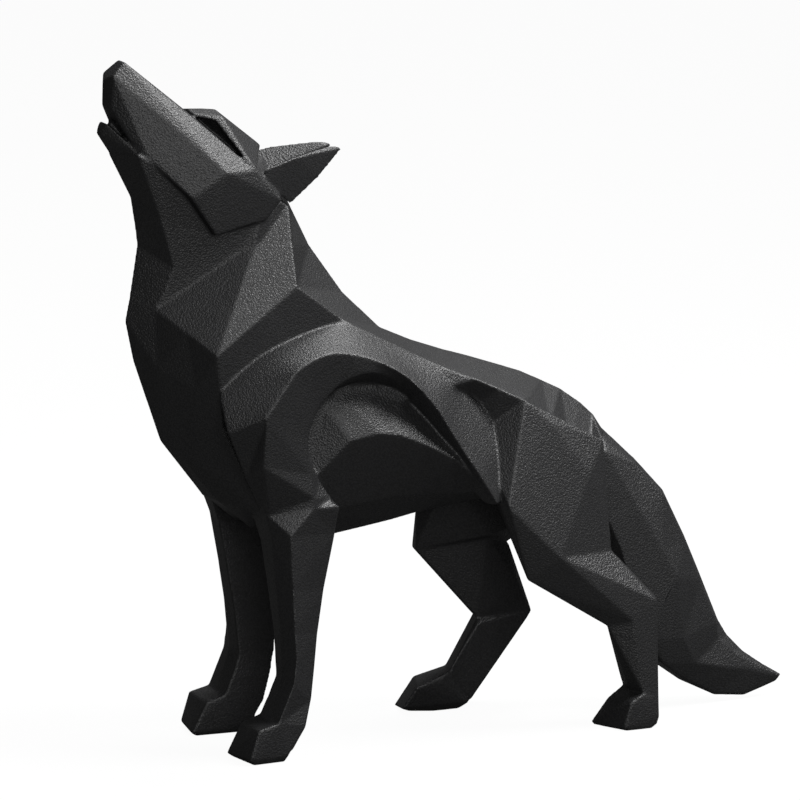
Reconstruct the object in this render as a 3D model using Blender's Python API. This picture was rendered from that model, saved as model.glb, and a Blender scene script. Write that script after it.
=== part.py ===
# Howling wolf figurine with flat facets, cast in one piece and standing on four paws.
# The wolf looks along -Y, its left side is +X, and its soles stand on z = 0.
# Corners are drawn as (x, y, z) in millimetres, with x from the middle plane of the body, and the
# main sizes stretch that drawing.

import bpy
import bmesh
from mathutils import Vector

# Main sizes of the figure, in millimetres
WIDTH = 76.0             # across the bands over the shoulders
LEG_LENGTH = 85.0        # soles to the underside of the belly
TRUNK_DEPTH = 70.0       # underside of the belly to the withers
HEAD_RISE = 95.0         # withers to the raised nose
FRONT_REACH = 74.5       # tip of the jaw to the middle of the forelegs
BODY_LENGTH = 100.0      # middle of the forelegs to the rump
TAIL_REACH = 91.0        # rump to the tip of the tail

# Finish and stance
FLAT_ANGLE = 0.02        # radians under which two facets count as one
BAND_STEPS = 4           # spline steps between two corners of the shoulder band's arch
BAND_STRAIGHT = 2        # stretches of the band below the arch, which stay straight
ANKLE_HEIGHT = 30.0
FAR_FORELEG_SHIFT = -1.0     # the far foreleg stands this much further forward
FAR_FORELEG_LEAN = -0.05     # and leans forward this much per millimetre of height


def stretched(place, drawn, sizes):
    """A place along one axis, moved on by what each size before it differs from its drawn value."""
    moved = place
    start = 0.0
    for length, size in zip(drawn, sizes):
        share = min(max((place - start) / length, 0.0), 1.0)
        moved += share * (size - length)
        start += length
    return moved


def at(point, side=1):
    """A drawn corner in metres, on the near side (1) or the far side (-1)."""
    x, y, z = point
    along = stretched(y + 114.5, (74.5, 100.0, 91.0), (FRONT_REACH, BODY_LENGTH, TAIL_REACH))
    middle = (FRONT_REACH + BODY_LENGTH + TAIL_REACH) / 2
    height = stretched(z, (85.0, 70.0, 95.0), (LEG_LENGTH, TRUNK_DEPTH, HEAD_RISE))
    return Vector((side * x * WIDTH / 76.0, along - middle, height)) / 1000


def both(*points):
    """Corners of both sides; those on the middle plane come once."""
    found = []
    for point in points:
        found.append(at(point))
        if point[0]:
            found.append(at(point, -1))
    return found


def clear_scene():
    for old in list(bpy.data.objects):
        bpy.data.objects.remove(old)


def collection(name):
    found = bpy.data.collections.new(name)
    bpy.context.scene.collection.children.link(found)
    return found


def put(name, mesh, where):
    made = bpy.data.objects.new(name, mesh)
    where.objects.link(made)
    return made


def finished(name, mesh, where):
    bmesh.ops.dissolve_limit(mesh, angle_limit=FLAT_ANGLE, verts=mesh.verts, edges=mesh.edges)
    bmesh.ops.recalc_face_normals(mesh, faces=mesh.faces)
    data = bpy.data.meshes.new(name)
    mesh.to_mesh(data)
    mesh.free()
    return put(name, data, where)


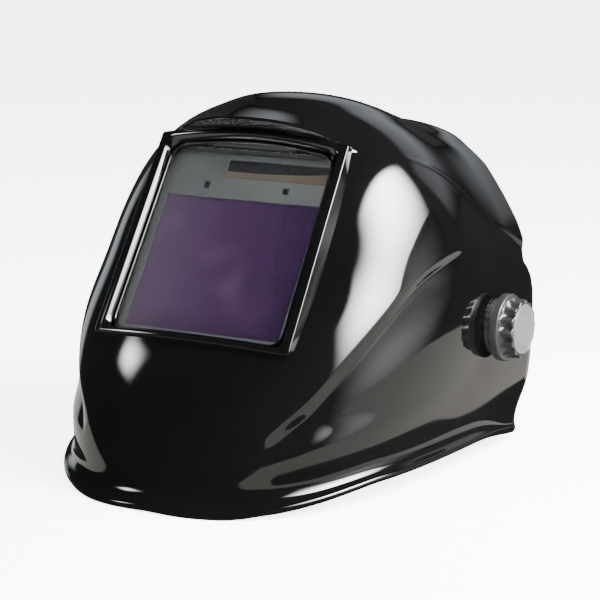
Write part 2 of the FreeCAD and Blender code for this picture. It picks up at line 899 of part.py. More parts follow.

● ● ● ● ● ● ●

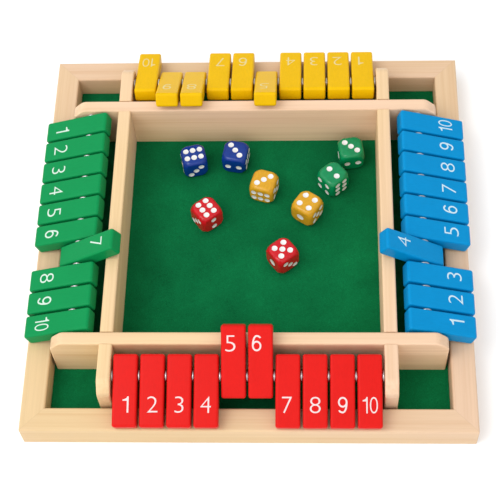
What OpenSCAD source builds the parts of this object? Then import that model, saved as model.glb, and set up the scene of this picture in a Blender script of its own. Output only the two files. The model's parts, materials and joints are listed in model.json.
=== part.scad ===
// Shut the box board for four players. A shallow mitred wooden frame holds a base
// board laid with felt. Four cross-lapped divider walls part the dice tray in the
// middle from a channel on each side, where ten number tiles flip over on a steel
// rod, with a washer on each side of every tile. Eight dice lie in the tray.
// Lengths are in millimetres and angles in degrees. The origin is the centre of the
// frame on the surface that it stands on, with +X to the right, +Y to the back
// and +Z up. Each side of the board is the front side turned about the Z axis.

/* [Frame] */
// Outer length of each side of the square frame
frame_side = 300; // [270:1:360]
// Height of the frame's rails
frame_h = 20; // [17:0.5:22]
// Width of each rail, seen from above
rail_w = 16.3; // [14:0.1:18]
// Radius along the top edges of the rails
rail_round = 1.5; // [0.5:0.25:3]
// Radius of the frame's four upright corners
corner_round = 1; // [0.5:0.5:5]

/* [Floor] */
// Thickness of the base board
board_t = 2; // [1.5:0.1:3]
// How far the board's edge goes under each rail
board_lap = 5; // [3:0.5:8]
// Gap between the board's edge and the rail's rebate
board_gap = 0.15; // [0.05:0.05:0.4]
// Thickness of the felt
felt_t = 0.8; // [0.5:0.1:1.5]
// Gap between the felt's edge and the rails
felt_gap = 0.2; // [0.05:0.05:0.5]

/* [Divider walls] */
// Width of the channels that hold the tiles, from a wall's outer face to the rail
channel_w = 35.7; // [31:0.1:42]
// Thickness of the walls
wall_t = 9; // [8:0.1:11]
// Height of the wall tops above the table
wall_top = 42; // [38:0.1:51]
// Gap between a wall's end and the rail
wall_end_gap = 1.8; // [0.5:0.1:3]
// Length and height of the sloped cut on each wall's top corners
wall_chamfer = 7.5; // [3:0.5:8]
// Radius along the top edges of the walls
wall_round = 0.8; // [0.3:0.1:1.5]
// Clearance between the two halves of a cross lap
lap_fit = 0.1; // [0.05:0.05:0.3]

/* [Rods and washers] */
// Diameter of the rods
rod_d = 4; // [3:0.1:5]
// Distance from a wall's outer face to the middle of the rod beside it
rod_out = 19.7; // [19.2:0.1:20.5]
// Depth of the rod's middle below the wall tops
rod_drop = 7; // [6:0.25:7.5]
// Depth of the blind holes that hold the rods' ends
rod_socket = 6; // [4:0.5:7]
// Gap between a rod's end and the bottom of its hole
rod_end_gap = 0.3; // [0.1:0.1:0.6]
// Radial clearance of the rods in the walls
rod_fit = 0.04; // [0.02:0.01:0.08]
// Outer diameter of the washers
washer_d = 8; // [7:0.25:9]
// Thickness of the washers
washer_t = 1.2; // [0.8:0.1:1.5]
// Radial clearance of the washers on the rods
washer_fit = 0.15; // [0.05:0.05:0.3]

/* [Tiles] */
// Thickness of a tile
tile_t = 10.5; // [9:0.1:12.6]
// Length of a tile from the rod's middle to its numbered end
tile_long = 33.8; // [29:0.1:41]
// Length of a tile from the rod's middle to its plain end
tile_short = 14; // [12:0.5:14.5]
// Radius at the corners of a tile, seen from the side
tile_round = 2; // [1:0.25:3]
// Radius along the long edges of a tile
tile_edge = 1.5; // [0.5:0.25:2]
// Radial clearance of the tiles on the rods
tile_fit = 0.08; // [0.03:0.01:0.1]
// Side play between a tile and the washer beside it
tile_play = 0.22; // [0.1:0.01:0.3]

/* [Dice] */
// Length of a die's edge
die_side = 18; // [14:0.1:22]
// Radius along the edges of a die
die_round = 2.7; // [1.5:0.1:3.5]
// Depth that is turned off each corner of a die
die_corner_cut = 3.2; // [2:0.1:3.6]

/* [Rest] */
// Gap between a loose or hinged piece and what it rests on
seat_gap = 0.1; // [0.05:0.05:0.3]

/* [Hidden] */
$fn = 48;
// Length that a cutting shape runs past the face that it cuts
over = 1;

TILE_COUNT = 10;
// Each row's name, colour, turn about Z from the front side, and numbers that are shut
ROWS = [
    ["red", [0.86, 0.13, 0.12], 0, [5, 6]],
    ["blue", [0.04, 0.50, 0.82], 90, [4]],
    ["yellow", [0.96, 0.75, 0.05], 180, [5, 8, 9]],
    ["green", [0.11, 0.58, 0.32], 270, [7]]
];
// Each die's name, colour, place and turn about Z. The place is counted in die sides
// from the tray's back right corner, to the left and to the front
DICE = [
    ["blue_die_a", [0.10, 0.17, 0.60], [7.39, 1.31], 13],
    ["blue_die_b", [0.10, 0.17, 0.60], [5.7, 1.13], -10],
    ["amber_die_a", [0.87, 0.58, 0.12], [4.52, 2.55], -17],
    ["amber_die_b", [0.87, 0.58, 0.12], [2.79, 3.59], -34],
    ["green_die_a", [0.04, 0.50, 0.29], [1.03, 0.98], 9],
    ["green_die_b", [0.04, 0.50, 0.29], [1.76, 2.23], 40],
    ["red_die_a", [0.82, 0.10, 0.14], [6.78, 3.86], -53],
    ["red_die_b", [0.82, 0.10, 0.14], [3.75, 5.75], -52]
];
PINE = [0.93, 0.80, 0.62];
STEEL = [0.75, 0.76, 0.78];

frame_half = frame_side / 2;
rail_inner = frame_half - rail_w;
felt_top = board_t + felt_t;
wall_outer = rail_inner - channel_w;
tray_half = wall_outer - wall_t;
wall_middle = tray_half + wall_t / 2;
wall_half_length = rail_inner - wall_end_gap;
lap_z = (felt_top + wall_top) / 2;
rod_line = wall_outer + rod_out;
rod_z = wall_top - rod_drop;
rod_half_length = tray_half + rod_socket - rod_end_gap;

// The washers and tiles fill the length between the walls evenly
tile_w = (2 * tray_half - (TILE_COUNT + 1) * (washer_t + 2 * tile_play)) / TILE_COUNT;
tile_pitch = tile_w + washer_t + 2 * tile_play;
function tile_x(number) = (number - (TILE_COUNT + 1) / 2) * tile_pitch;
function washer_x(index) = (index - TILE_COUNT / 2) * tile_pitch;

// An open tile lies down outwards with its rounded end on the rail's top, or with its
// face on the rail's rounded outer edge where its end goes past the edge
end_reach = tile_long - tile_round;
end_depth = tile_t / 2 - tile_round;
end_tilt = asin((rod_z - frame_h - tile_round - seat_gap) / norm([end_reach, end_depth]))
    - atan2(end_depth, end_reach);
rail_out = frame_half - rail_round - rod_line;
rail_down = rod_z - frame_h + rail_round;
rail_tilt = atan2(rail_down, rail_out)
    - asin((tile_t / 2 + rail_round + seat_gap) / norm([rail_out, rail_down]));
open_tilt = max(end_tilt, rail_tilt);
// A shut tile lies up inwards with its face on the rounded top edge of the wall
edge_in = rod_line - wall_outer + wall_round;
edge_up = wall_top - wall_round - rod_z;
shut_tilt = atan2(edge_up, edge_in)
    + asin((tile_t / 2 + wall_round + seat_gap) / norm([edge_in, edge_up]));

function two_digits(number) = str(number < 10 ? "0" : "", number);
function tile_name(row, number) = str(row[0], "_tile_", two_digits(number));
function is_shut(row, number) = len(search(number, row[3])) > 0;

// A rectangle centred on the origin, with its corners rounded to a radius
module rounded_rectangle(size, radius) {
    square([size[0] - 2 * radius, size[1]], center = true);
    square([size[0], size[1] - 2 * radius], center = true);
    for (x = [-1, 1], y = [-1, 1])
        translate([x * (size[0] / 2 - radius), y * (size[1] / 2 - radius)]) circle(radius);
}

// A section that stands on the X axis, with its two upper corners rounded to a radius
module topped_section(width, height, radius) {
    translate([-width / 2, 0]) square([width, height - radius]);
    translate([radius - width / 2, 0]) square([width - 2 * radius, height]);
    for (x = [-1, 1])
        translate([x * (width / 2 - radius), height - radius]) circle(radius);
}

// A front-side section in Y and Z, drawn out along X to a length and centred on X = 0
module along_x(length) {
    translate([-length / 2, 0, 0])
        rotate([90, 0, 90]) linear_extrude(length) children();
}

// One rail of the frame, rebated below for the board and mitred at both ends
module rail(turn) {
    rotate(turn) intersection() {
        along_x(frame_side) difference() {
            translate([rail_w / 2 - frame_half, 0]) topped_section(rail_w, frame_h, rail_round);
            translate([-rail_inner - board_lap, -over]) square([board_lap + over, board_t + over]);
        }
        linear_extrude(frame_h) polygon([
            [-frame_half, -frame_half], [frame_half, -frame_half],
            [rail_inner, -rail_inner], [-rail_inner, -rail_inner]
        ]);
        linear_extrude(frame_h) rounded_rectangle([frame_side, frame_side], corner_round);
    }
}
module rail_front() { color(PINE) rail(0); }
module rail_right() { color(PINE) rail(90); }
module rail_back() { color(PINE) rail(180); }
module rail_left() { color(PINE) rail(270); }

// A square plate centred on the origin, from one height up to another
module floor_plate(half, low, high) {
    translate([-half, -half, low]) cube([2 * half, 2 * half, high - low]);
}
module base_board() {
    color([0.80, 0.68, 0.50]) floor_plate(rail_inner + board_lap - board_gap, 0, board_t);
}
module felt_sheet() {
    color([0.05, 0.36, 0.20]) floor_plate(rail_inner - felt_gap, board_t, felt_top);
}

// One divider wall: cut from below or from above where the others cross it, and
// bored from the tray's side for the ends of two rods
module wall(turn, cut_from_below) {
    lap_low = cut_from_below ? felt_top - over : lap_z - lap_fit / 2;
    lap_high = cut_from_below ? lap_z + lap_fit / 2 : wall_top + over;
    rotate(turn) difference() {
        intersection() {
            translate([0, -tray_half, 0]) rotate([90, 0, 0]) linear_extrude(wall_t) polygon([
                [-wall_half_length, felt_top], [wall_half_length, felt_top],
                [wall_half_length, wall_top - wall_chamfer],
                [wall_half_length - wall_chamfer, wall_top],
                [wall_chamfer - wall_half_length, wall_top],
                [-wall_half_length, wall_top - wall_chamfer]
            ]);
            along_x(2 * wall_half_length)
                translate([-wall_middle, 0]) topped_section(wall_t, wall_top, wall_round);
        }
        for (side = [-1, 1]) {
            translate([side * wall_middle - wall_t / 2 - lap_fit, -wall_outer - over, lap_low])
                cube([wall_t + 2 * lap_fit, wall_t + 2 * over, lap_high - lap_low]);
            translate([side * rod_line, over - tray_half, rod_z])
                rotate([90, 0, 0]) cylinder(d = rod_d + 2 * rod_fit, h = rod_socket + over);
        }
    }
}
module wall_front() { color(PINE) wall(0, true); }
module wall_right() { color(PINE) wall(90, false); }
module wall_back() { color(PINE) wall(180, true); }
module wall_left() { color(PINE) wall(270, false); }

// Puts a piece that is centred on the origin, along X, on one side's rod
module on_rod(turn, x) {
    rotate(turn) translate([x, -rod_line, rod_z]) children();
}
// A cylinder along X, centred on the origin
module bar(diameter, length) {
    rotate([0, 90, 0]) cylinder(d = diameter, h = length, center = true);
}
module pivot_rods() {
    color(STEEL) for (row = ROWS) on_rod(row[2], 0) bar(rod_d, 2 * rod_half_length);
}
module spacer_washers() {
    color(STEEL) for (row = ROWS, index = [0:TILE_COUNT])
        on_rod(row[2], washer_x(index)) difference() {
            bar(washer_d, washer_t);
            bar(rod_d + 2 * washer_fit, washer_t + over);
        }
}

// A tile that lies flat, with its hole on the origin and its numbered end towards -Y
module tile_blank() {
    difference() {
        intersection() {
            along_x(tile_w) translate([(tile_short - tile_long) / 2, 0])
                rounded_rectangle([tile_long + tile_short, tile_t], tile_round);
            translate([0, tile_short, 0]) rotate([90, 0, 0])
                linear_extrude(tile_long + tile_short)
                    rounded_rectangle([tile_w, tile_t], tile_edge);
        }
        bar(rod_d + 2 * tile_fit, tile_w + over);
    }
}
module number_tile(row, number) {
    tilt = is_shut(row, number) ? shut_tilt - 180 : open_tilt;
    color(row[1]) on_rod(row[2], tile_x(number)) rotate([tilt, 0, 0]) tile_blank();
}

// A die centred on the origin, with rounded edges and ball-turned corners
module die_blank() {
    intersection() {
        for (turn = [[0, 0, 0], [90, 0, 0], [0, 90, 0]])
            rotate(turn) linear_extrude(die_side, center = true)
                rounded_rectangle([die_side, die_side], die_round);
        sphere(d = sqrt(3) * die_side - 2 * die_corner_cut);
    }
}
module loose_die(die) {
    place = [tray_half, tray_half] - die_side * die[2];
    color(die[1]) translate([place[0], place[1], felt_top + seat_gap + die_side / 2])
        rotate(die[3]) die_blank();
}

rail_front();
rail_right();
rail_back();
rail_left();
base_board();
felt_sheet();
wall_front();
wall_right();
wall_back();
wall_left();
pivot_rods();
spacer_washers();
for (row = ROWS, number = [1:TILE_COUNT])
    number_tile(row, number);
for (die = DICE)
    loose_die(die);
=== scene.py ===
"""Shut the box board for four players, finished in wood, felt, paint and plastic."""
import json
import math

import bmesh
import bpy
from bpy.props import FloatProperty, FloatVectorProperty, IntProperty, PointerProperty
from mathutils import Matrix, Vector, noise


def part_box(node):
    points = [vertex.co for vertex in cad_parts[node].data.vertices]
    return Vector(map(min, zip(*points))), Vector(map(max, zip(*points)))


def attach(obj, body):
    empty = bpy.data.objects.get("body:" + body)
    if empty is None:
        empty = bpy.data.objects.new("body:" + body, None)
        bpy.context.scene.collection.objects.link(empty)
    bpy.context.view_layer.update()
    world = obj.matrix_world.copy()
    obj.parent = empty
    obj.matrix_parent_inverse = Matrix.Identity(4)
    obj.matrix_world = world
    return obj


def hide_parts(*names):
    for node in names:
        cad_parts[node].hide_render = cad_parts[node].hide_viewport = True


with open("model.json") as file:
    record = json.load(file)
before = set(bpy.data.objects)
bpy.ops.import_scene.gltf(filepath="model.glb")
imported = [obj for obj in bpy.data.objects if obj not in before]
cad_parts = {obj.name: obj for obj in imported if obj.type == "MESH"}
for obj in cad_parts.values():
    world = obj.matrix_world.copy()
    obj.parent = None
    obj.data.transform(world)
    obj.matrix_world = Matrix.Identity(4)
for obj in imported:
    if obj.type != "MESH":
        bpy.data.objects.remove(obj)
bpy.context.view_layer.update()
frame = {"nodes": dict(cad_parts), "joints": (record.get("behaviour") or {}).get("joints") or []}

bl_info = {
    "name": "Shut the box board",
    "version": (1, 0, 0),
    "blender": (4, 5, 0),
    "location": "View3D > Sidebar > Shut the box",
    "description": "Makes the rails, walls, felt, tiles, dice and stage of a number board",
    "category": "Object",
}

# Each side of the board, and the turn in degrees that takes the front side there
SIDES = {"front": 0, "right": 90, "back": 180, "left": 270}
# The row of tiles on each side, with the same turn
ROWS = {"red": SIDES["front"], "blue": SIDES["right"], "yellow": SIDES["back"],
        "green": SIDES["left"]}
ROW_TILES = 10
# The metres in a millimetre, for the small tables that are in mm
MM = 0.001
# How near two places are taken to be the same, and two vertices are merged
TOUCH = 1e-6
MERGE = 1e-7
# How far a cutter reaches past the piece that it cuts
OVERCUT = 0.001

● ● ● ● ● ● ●

## Work to do:
Starting with the line that contains "and ball-turned corners", repeat each line exactly, and stop once the line that contains "for node in" has been repeated.

## Solution below:
// A die centred on the origin, with rounded edges and ball-turned corners
module die_blank() {
    intersection() {
        for (turn = [[0, 0, 0], [90, 0, 0], [0, 90, 0]])
            rotate(turn) linear_extrude(die_side, center = true)
                rounded_rectangle([die_side, die_side], die_round);
        sphere(d = sqrt(3) * die_side - 2 * die_corner_cut);
    }
}
module loose_die(die) {
    place = [tray_half, tray_half] - die_side * die[2];
    color(die[1]) translate([place[0], place[1], felt_top + seat_gap + die_side / 2])
        rotate(die[3]) die_blank();
}

rail_front();
rail_right();
rail_back();
rail_left();
base_board();
felt_sheet();
wall_front();
wall_right();
wall_back();
wall_left();
pivot_rods();
spacer_washers();
for (row = ROWS, number = [1:TILE_COUNT])
    number_tile(row, number);
for (die = DICE)
    loose_die(die);
=== scene.py ===
"""Shut the box board for four players, finished in wood, felt, paint and plastic."""
import json
import math

import bmesh
import bpy
from bpy.props import FloatProperty, FloatVectorProperty, IntProperty, PointerProperty
from mathutils import Matrix, Vector, noise


def part_box(node):
    points = [vertex.co for vertex in cad_parts[node].data.vertices]
    return Vector(map(min, zip(*points))), Vector(map(max, zip(*points)))


def attach(obj, body):
    empty = bpy.data.objects.get("body:" + body)
    if empty is None:
        empty = bpy.data.objects.new("body:" + body, None)
        bpy.context.scene.collection.objects.link(empty)
    bpy.context.view_layer.update()
    world = obj.matrix_world.copy()
    obj.parent = empty
    obj.matrix_parent_inverse = Matrix.Identity(4)
    obj.matrix_world = world
    return obj


def hide_parts(*names):
    for node in names:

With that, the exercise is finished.